Group photo taken during the 2018 Adelaide retreat, showing Monastic Sister Trang Uu Bat in the back

Having recently had the good fortune to tour Australia helping to support retreats with our Sangha, I appreciated how easy it was to stay focused on the Dharma and practice when immersed in the flow of the sangha river. Without any extra or sustained energy, thoughts and conversations naturally flourish around awakening and liberation.

Following the tour I have spent time with my family in what many would call mainstream daily life, which without a practice, could be quite overwhelming faced with endless advertisements coming at you from every direction and trying to sell the idea that one needs to have so many things to function and to be happy. One could easily feel pressured as that is what most of the people around us are pursuing. Without people around who know what our goals and aspirations are to support us, we can easily get swept away as we simply try to keep up with the pace of the world, which appears to be getting faster and faster.

So many times I have heard the recitation of taking refuge in the Triple Gem: the Buddha, the Dharma and the Sangha. To aspire to cultivate the qualities of loving kindness, compassion, joy and equanimity that the Buddha exemplified speaks to my heart.  As an experiential learner, to be told to put the Dharma into practice for myself and accept only what I find to be true makes complete sense. But taking refuge in the Sangha, for someone who was raised to be self-sufficient and independent, has taken a lot more time for me to unpack and my understanding of what it means, true to form, is constantly changing.

When one spends time with the community, we can understand why we are asked to join or create our own Sangha in order to have support on the path.  In this kind of environment, we are naturally supported to stay focused on the practice.

The goal to live in harmony and awareness as a community is also a practice. I can hear my teacher’s voice asking, ‘Live in harmony with who? Awareness of what?’ These are very good questions. Initially I spent a lot of time and energy trying to get to know the people I lived with, the kind habit energies they had inherited from their parents and cultures, the kind of life experiences had shaped them, the things brought them joy and their triggers. This is helpful in taking steps towards harmony, but not everybody has the same amount of time or interest to do that. The Sangha is constantly in a flow of change with people coming and going, making it a practice which needs sustained energy and enthusiasm.

Living in community, eating, working, studying, playing, sharing rooms and bathrooms together 24 hours a day, 365 days a year means that you can’t leave your problems at work. Rather you have to face them and more and more it becomes obvious to me that living in harmony with the sangha means to be able to live in harmony with myself.

Awareness means to be aware of my mind and in which direction it is leading me. Can I live in harmony with myself no matter what situation I am placed in? Can I only be happy when things go my way or can I find my equanimity in whatever situation arises? Am I aware when greed or desire arises in me and unsettles me, pushing my energy in the direction of samsara, constantly chasing things that do not bring lasting happiness? Am I aware when aversion arises in me and the resistance it causes in myself to things around me. How does my face look in those moments? Would it bring happiness to others?

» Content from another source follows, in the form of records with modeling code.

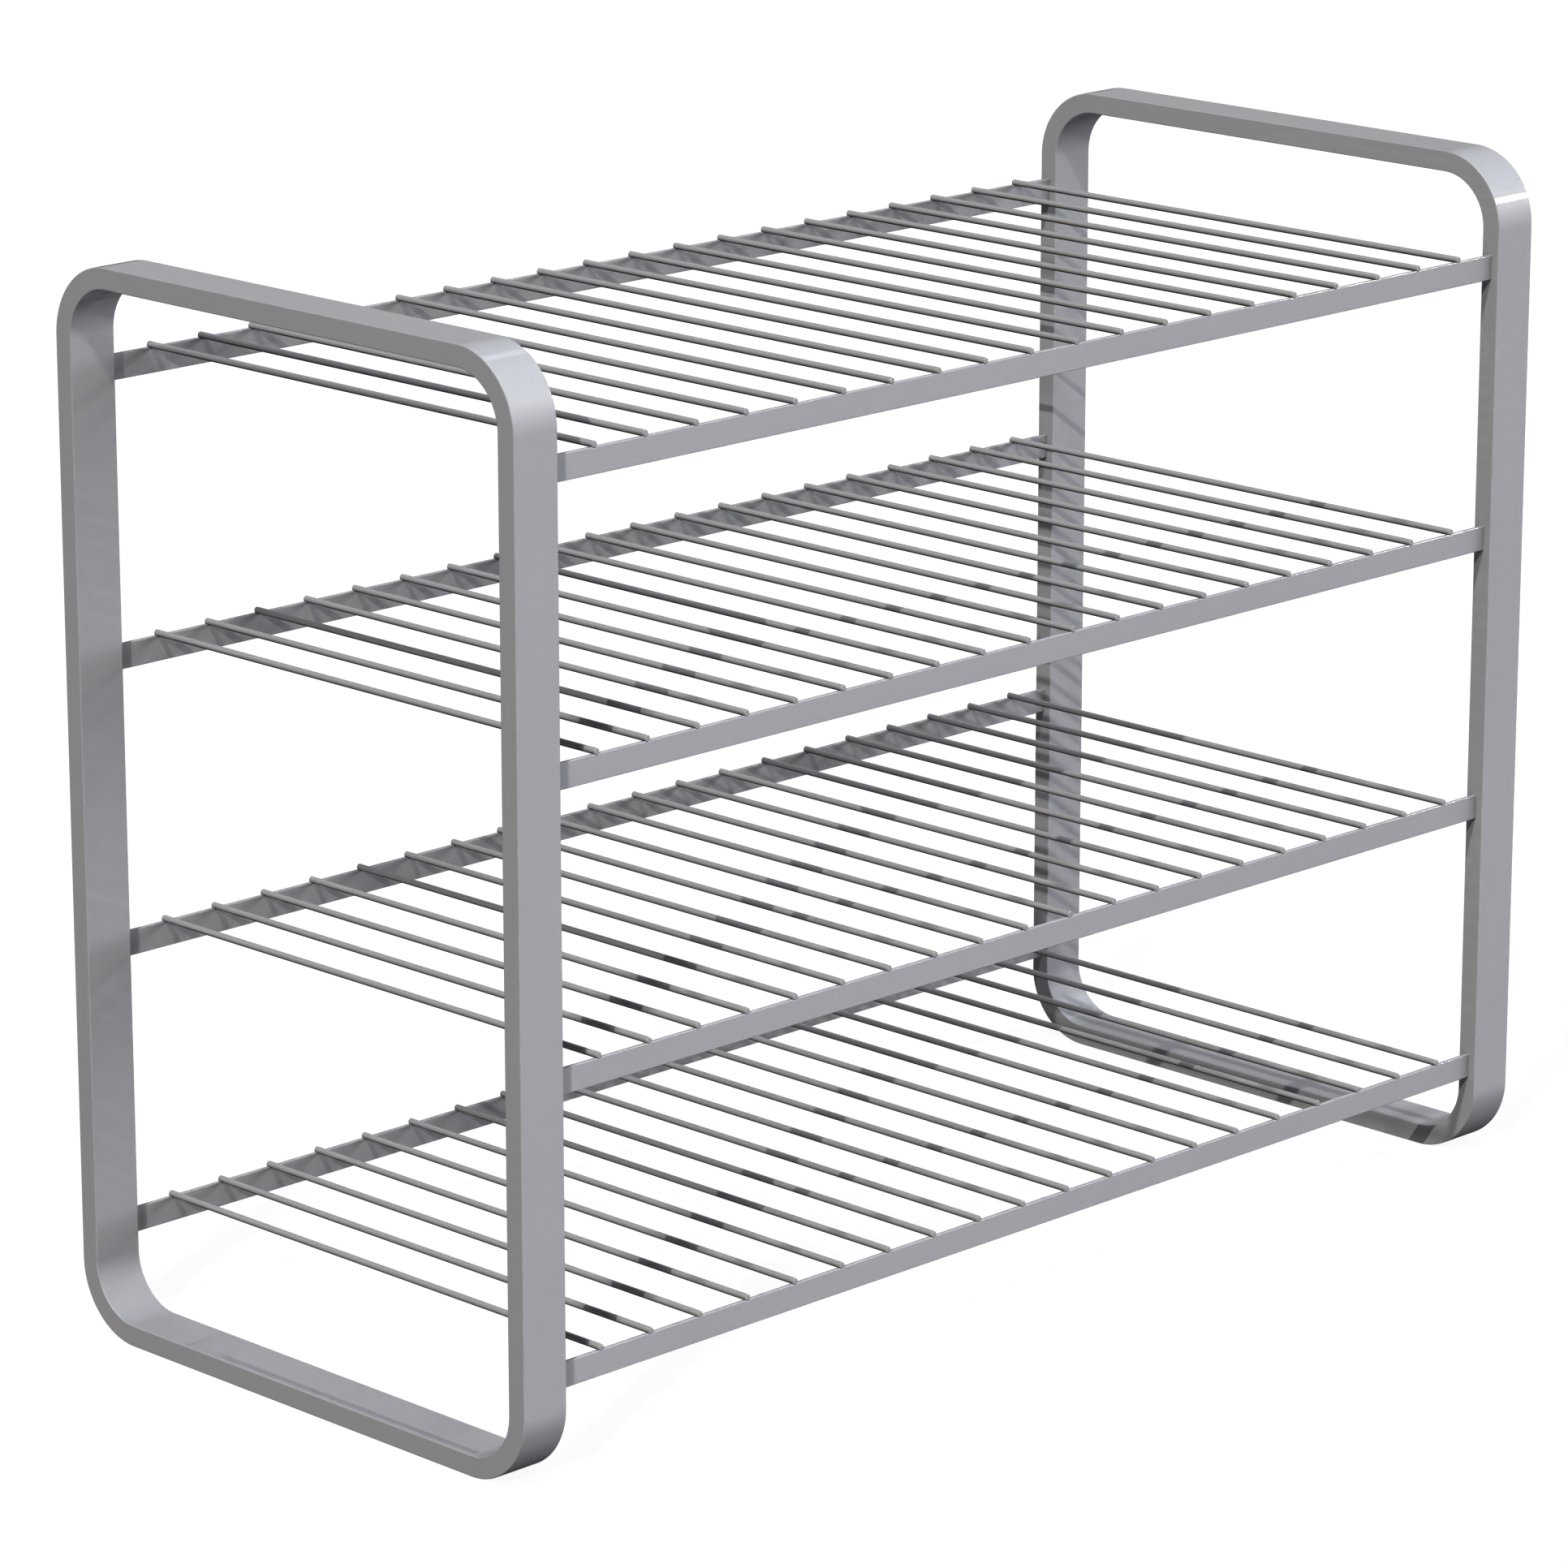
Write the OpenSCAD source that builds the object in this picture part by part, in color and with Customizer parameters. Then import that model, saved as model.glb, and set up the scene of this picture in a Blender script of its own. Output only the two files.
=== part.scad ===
// Four-tier shoe rack: two closed-loop end frames of bent rectangular tube,
// joined by a front and a back flat rail at each tier. Round wires run from
// the front rail to the back rail and lie in shallow notches in the rails' top
// edges. Everything is welded, so nothing moves.
// Millimetres, +X along the rack to the right, -Y is the front, +Z up.
// Origin: centre of the footprint, on the floor.

/* [Overall size] */
// Length over the outer faces of the two end frames
rack_length = 670; // [500:10:900]
// Depth over the outside of an end frame
rack_depth = 300; // [240:10:400]
// Height over the outside of an end frame
rack_height = 505; // [480:5:700]

/* [End frames] */
// Width of the tube, measured along the rack
tube_width = 25; // [16:1:40]
// Thickness of the tube, measured in the plane of the loop
tube_thickness = 10; // [8:1:16]
// Wall thickness of the tube
tube_wall = 1.5; // [1:0.1:2.5]
// Outside radius of the loop's four bends
bend_radius = 35; // [20:1:60]

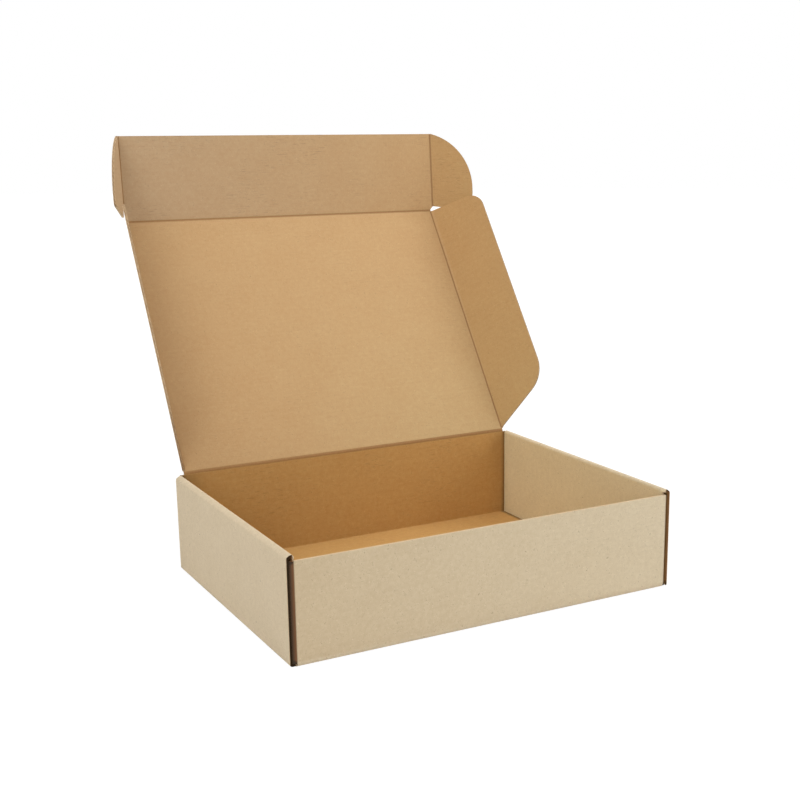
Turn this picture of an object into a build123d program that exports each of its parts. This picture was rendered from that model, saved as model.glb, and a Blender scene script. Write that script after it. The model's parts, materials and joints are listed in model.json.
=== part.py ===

Whilst far from perfect, I am aware that when I take the time to respond to life based on right view and thought which leads to more skilful speech, both around self judgements and my interactions with other. It creates an inner harmony and naturally fosters a more harmonious sangha environment around me.

On his passing, the Buddha asked us to take refuge in the Dharma and the island of oneself. When we return to ourselves, we become someone who can live in harmony and awareness and with these skills, we can take refuge in the Sangha.  And so goes the interconnected web of all things.

Sister Trang Uu Bat originates from Australia, received full ordination as a bikshuni in 2013 and serves currently at Blue Cliff Monastery, in New York, USA.